Directions for this task: Answer with a single number: how many lines in the listing below include "Every"?

(Records from a data source)
[BEGIN]
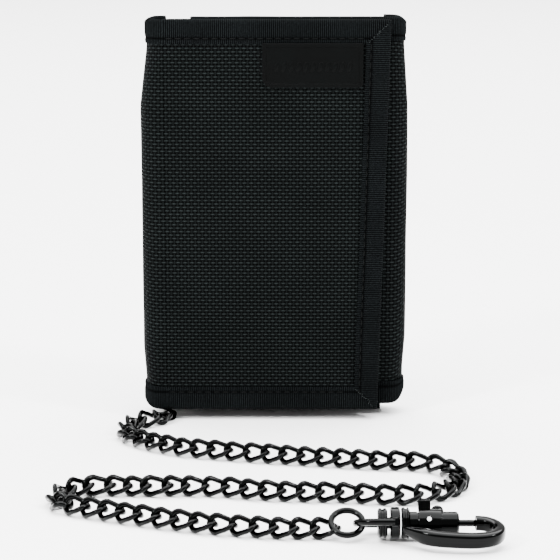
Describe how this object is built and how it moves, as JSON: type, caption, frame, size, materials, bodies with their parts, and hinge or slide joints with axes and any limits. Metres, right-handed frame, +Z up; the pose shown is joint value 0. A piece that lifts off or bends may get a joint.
{
  "type": "tri-fold travel wallet with security chain",
  "caption": "Tri-fold cloth travel wallet with taped edges, hook-and-loop flap and back coin pocket, on a curb chain that ends in a turn-and-lock swivel snap clip.",
  "frame": {"origin": "middle of the folded wallet's footprint, on the surface it stands on", "axes": "+Z up along the wallet's height and its fold lines, -Y out of the front flap, +X towards the flap's free edge"},
  "size_m": [0.1236, 0.1466, 0.1274],
  "materials": {
    "black_metal": "black nickel plate on zinc and steel, glossy",
    "spring_steel": "drawn spring wire",
    "shield_foil": "foil laminate, satin",
    "woven_nylon": "coarse basket-woven ballistic nylon, black",
    "ribbed_tape": "grosgrain binding tape with ribs across, black",
    "lining_cloth": "fine plain-woven polyester, black",
    "stiffener_board": "polyethylene board",
    "rubber_label": "moulded rubber, matt, embossed rim",
    "hook_and_loop": "hook-and-loop fastener, black",
    "clear_film": "clear vinyl film",
    "zip_coil": "nylon coil, black",
    "webbing": "woven webbing, black"
  },
  "bodies": {
    "root": {"back_binding_bottom": "ribbed_tape", "back_binding_top": "ribbed_tape", "back_cover": "woven_nylon", "back_lining": "lining_cloth", "back_stiffener": "stiffener_board", "card_pocket_1": "lining_cloth", "card_pocket_2": "lining_cloth", "card_pocket_3": "lining_cloth", "card_pocket_4": "lining_cloth", "chain_run": "black_metal", "chain_tab": "webbing", "coin_pocket_panel": "woven_nylon", "end_ring": "black_metal", "left_fold": "woven_nylon", "right_fold": "woven_nylon", "shield_layer": "shield_foil", "swivel_eye": "black_metal", "zip_stop_left": "black_metal", "zip_stop_right": "black_metal", "zip_tape_lower": "lining_cloth", "zip_tape_upper": "lining_cloth", "zip_teeth_lower": "zip_coil", "zip_teeth_upper": "zip_coil"},
    "flap": {"flap_cover": "woven_nylon", "flap_stiffener": "stiffener_board", "flap_lining": "lining_cloth", "flap_binding_top": "ribbed_tape", "flap_binding_bottom": "ribbed_tape", "flap_binding_edge": "ribbed_tape", "flap_label": "rubber_label", "hook_strip": "hook_and_loop"},
    "inner": {"inner_cover": "woven_nylon", "inner_stiffener": "stiffener_board", "inner_lining": "lining_cloth", "inner_binding_top": "ribbed_tape", "inner_binding_bottom": "ribbed_tape", "inner_binding_edge": "ribbed_tape", "id_window_frame": "lining_cloth", "id_window": "clear_film", "loop_strip": "hook_and_loop"},
    "zip_slider": {"zip_slider": "black_metal"},
    "zip_pull": {"zip_pull": "black_metal"},
    "d_ring": {"d_ring": "black_metal"},
    "hook": {"swivel_rivet": "black_metal", "hook_body": "black_metal", "plunger_spring": "spring_steel"},
    "plunger": {"gate_plunger": "black_metal", "plunger_knob": "black_metal"},
    "lock": {"lock_sleeve": "black_metal"}
  },
  "joints": [
    {"name": "flap_open", "type": "hinge", "parent": "root", "child": "flap", "pos_m": [-0.041, -0.00165, 0.065], "axis": [0, 0, -1], "range_deg": [0, 180], "deforming": ["left_fold"]},
    {"name": "inner_open", "type": "hinge", "parent": "root", "child": "inner", "pos_m": [0.04, 0.0012, 0.065], "axis": [0, 0, 1], "range_deg": [0, 51], "deforming": ["right_fold"]},
    {"name": "zip_slide", "type": "slide", "parent": "root", "child": "zip_slider", "axis": [-1, 0, 0], "range_m": [0, 0.048]},
    {"name": "pull_swing", "type": "hinge", "parent": "zip_slider", "child": "zip_pull", "pos_m": [0.024, 0.01027, 0.09415], "axis": [1, 0, 0], "range_deg": [0, 175]},
    {"name": "d_ring_swing", "type": "hinge", "parent": "root", "child": "d_ring", "pos_m": [-0.0345, -0.0045, 0.0086], "axis": [1, 0, 0], "range_deg": [0, 35]},
    {"name": "clip_swivel", "type": "hinge", "parent": "root", "child": "hook", "pos_m": [0.021, -0.1235, 0.0044], "axis": [1, 0, 0], "continuous": true},
    {"name": "plunger_pull", "type": "slide", "parent": "hook", "child": "plunger", "axis": [-1, 0, 0], "range_m": [0, 0.0036], "stiffness_N_per_m": 600, "springref_m": -0.003, "deforming": ["plunger_spring"]},
    {"name": "lock_turn", "type": "hinge", "parent": "hook", "child": "lock", "pos_m": [0.021, -0.1235, 0.0044], "axis": [1, 0, 0], "range_deg": [0, 35]}
  ],
  "couplings": [
    {"joint": "inner_open", "follows": "flap_open", "ratio": 0.28}
  ]
}
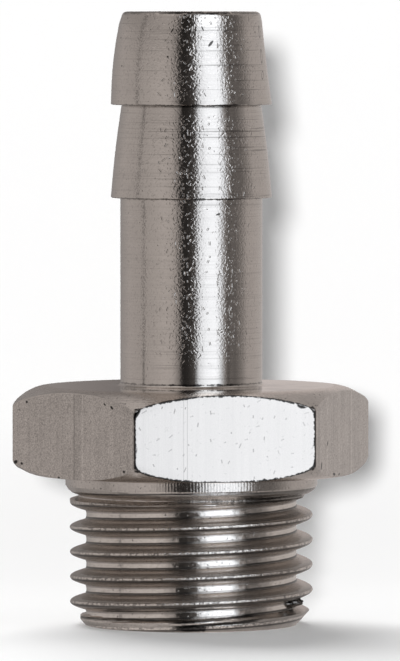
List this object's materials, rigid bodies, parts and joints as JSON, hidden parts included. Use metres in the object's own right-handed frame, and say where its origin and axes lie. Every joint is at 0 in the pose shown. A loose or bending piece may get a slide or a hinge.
{
  "type": "hose barb tail",
  "caption": "Nickel-plated brass hose tail: barbed stem for an 8 mm hose, spanner hex and G 1/4 male pipe thread, bored through.",
  "frame": {"origin": "centre of the threaded end face, on the fitting's axis", "axes": "+Z along the axis from the threaded end to the hose end; two spanner flats face +Y and -Y"},
  "size_m": [0.0196, 0.017, 0.033],
  "materials": {
    "nickel_plate": "satin"
  },
  "bodies": {
    "root": {"hose_barb_tail": "nickel_plate"}
  },
  "joints": []
}
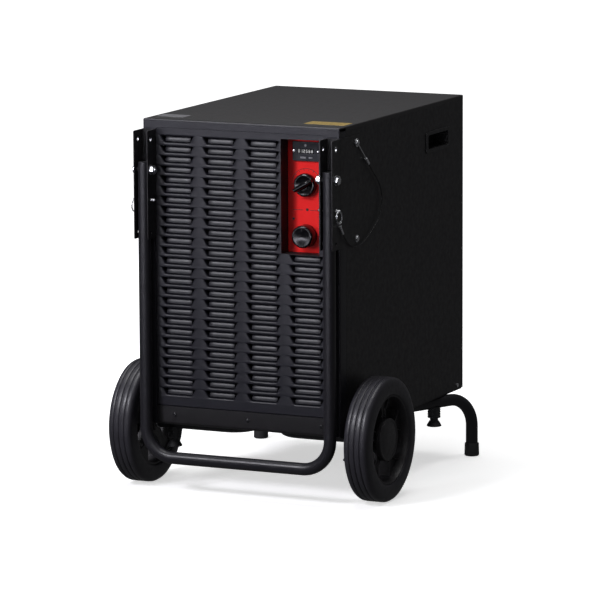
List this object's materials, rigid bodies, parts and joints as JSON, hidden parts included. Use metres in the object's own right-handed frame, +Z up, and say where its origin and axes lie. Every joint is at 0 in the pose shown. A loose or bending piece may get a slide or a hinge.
{
  "type": "dehumidifier",
  "caption": "Black sheet-metal dehumidifier on a tube chassis with side wheels, louvred front, recessed red control strip and a fold-over tube handle.",
  "frame": {"origin": "on the floor, on the centre plane, midway between the bracket flanges at the front and the tank grip at the back", "axes": "seen from the louvred front, +X is to the right, +Y runs from the front back to the rear panel, +Z is up"},
  "size_m": [0.574, 0.68, 0.755],
  "materials": {
    "black_paint": "satin",
    "tube_paint": "semi-gloss",
    "red_plate": "satin",
    "inner_steel": "satin",
    "zinc": "satin",
    "coil": "satin",
    "copper": "satin",
    "black_plastic": "matte",
    "knob_plastic": "gloss",
    "hub_plastic": "matte",
    "white_plastic": "matte",
    "tank_plastic": "matte",
    "meter": "matte",
    "filter_foam": "matte",
    "compressor_paint": "gloss",
    "rubber": "matte",
    "tyre": "matte",
    "wire": "satin",
    "label": "satin"
  },
  "bodies": {
    "cabinet": {"base_pan": "black_paint", "front_frame": "black_paint", "front_panel": "black_paint", "wrap_cover": "black_paint", "rear_panel": "black_paint", "control_box": "black_paint", "control_plate": "red_plate", "hour_meter": "meter", "plate_screws": "zinc", "humidistat": "white_plastic", "mode_switch": "black_plastic", "partition": "inner_steel", "evaporator": "coil", "condenser": "coil", "coil_pipes": "copper", "drip_tray": "white_plastic", "air_filter": "filter_foam", "compressor": "compressor_paint", "compressor_mounts": "rubber", "electrics_box": "inner_steel", "fan_motor": "black_plastic", "fan_shroud": "inner_steel", "fan_guard": "black_paint", "grip_left": "black_plastic", "grip_right": "black_plastic", "bracket_left": "black_paint", "bracket_right": "black_paint", "bracket_screws": "zinc", "pin_bushes": "white_plastic", "pivot_bolts": "zinc", "pivot_nuts": "zinc", "cover_screws": "zinc", "base_screws": "zinc", "leg_tube_left": "tube_paint", "leg_tube_right": "tube_paint", "leg_ferrules": "rubber", "stub_feet": "rubber", "leg_bolts": "zinc", "axles": "zinc", "lanyard_eyes": "zinc", "cable_gland": "black_plastic", "top_labels": "label", "lanyard_left": "wire", "lanyard_right": "wire"},
    "handle": {"handle_tube": "tube_paint", "handle_plugs": "black_plastic"},
    "lock_pin_left": {"lock_pin_left": "zinc", "pin_ring_left": "zinc"},
    "lock_pin_right": {"lock_pin_right": "zinc", "pin_ring_right": "zinc"},
    "wheel_left": {"tyre_left": "tyre", "hub_left": "hub_plastic", "hub_cap_left": "hub_plastic"},
    "wheel_right": {"tyre_right": "tyre", "hub_right": "hub_plastic", "hub_cap_right": "hub_plastic"},
    "fan": {"fan_rotor": "black_plastic"},
    "tank": {"water_tank": "tank_plastic"},
    "humidistat_knob": {"knob_humidistat": "knob_plastic"},
    "mode_knob": {"knob_mode": "knob_plastic"}
  },
  "joints": [
    {"name": "handle_swing", "type": "hinge", "parent": "cabinet", "child": "handle", "pos_m": [0, -0.3225, 0.655], "axis": [-1, 0, 0], "range_deg": [0, 180]},
    {"name": "pin_pull_left", "type": "slide", "parent": "cabinet", "child": "lock_pin_left", "axis": [-1, 0, 0], "range_m": [0, 0.05], "deforming": ["lanyard_left"]},
    {"name": "pin_pull_right", "type": "slide", "parent": "cabinet", "child": "lock_pin_right", "axis": [1, 0, 0], "range_m": [0, 0.05], "deforming": ["lanyard_right"]},
    {"name": "wheel_spin_left", "type": "hinge", "parent": "cabinet", "child": "wheel_left", "pos_m": [-0.26, -0.21, 0.125], "axis": [1, 0, 0], "continuous": true},
    {"name": "wheel_spin_right", "type": "hinge", "parent": "cabinet", "child": "wheel_right", "pos_m": [0.26, -0.21, 0.125], "axis": [1, 0, 0], "continuous": true},
    {"name": "fan_spin", "type": "hinge", "parent": "cabinet", "child": "fan", "pos_m": [0, -0.041, 0.588], "axis": [0, 1, 0], "continuous": true},
    {"name": "tank_slide", "type": "slide", "parent": "cabinet", "child": "tank", "axis": [0, 1, 0], "range_m": [0, 0.3]},
    {"name": "humidistat_turn", "type": "hinge", "parent": "cabinet", "child": "humidistat_knob", "pos_m": [0.1277, -0.28, 0.635], "axis": [0, 1, 0], "range_deg": [-30, 270]},
    {"name": "mode_turn", "type": "hinge", "parent": "cabinet", "child": "mode_knob", "pos_m": [0.1277, -0.28, 0.5335], "axis": [0, 1, 0], "range_deg": [-60, 60]}
  ]
}
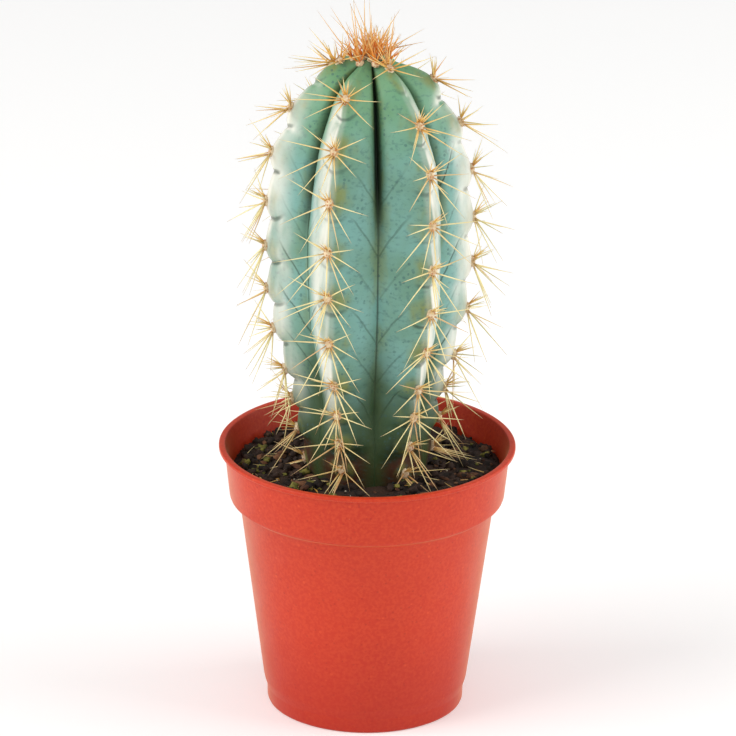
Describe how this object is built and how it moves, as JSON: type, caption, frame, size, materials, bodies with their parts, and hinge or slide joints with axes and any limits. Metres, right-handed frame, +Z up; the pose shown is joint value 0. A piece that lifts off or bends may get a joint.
{
  "type": "potted tall cactus",
  "caption": "Tall columnar ribbed cactus with spine clusters along its ribs and a spiny crown, rooted in soil in a tapered plastic nursery pot that stands on its foot ring.",
  "frame": {"origin": "centre of the pot's foot ring, on the resting face", "axes": "+Z up along the stem, -Y the front, +X to the right seen from the front"},
  "size_m": [0.085, 0.085, 0.213],
  "materials": {
    "pot_plastic": "satin",
    "potting_mix": "matte",
    "stem_skin": "satin",
    "spines": "satin",
    "crown_spines": "satin",
    "areole_felt": "matte",
    "soil_bits": "matte"
  },
  "bodies": {
    "root": {"pot": "pot_plastic", "potting_mix": "potting_mix", "cactus_stem": "stem_skin", "crown_spines": "crown_spines", "spines_rib_1_areole_01": "spines", "spines_rib_1_areole_02": "spines", "spines_rib_1_areole_03": "spines", "spines_rib_1_areole_04": "spines", "spines_rib_1_areole_05": "spines", "spines_rib_1_areole_06": "spines", "spines_rib_1_areole_07": "spines", "spines_rib_1_areole_08": "spines", "spines_rib_1_areole_09": "spines", "spines_rib_2_areole_01": "spines", "spines_rib_2_areole_02": "spines", "spines_rib_2_areole_03": "spines", "spines_rib_2_areole_04": "spines", "spines_rib_2_areole_05": "spines", "spines_rib_2_areole_06": "spines", "spines_rib_2_areole_07": "spines", "spines_rib_2_areole_08": "spines", "spines_rib_2_areole_09": "spines", "spines_rib_3_areole_01": "spines", "spines_rib_3_areole_02": "spines", "spines_rib_3_areole_03": "spines", "spines_rib_3_areole_04": "spines", "spines_rib_3_areole_05": "spines", "spines_rib_3_areole_06": "spines", "spines_rib_3_areole_07": "spines", "spines_rib_3_areole_08": "spines", "spines_rib_3_areole_09": "spines", "spines_rib_4_areole_01": "spines", "spines_rib_4_areole_02": "spines", "spines_rib_4_areole_03": "spines", "spines_rib_4_areole_04": "spines", "spines_rib_4_areole_05": "spines", "spines_rib_4_areole_06": "spines", "spines_rib_4_areole_07": "spines", "spines_rib_4_areole_08": "spines", "spines_rib_4_areole_09": "spines", "spines_rib_5_areole_01": "spines", "spines_rib_5_areole_02": "spines", "spines_rib_5_areole_03": "spines", "spines_rib_5_areole_04": "spines", "spines_rib_5_areole_05": "spines", "spines_rib_5_areole_06": "spines", "spines_rib_5_areole_07": "spines", "spines_rib_5_areole_08": "spines", "spines_rib_5_areole_09": "spines", "spines_rib_6_areole_01": "spines", "spines_rib_6_areole_02": "spines", "spines_rib_6_areole_03": "spines", "spines_rib_6_areole_04": "spines", "spines_rib_6_areole_05": "spines", "spines_rib_6_areole_06": "spines", "spines_rib_6_areole_07": "spines", "spines_rib_6_areole_08": "spines", "spines_rib_6_areole_09": "spines"}
  },
  "joints": []
}
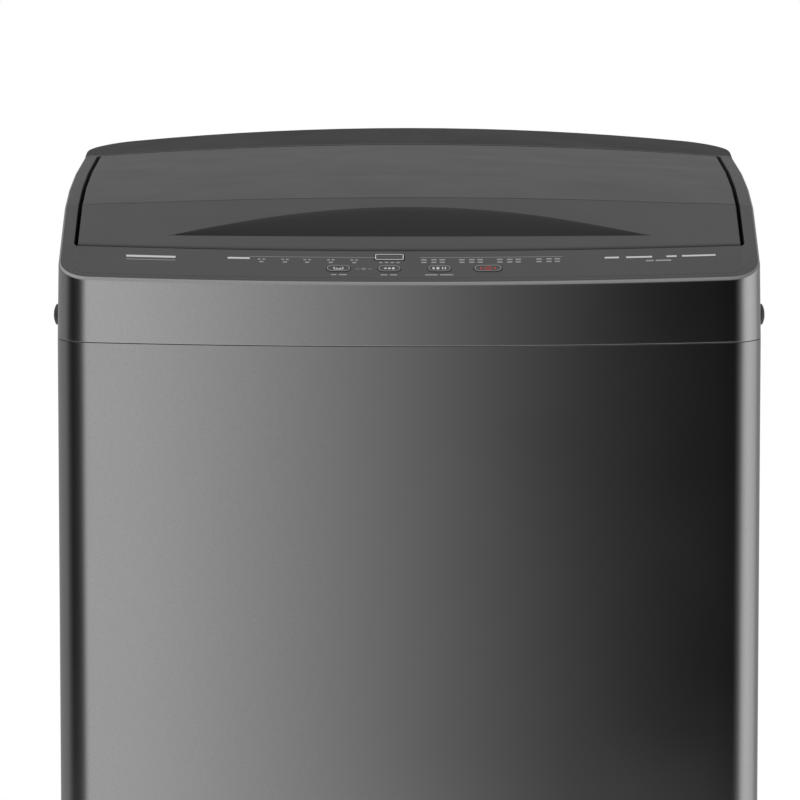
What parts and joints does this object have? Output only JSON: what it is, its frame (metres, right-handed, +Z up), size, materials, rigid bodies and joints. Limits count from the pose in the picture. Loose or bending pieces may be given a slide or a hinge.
[END]
Finished answer: 2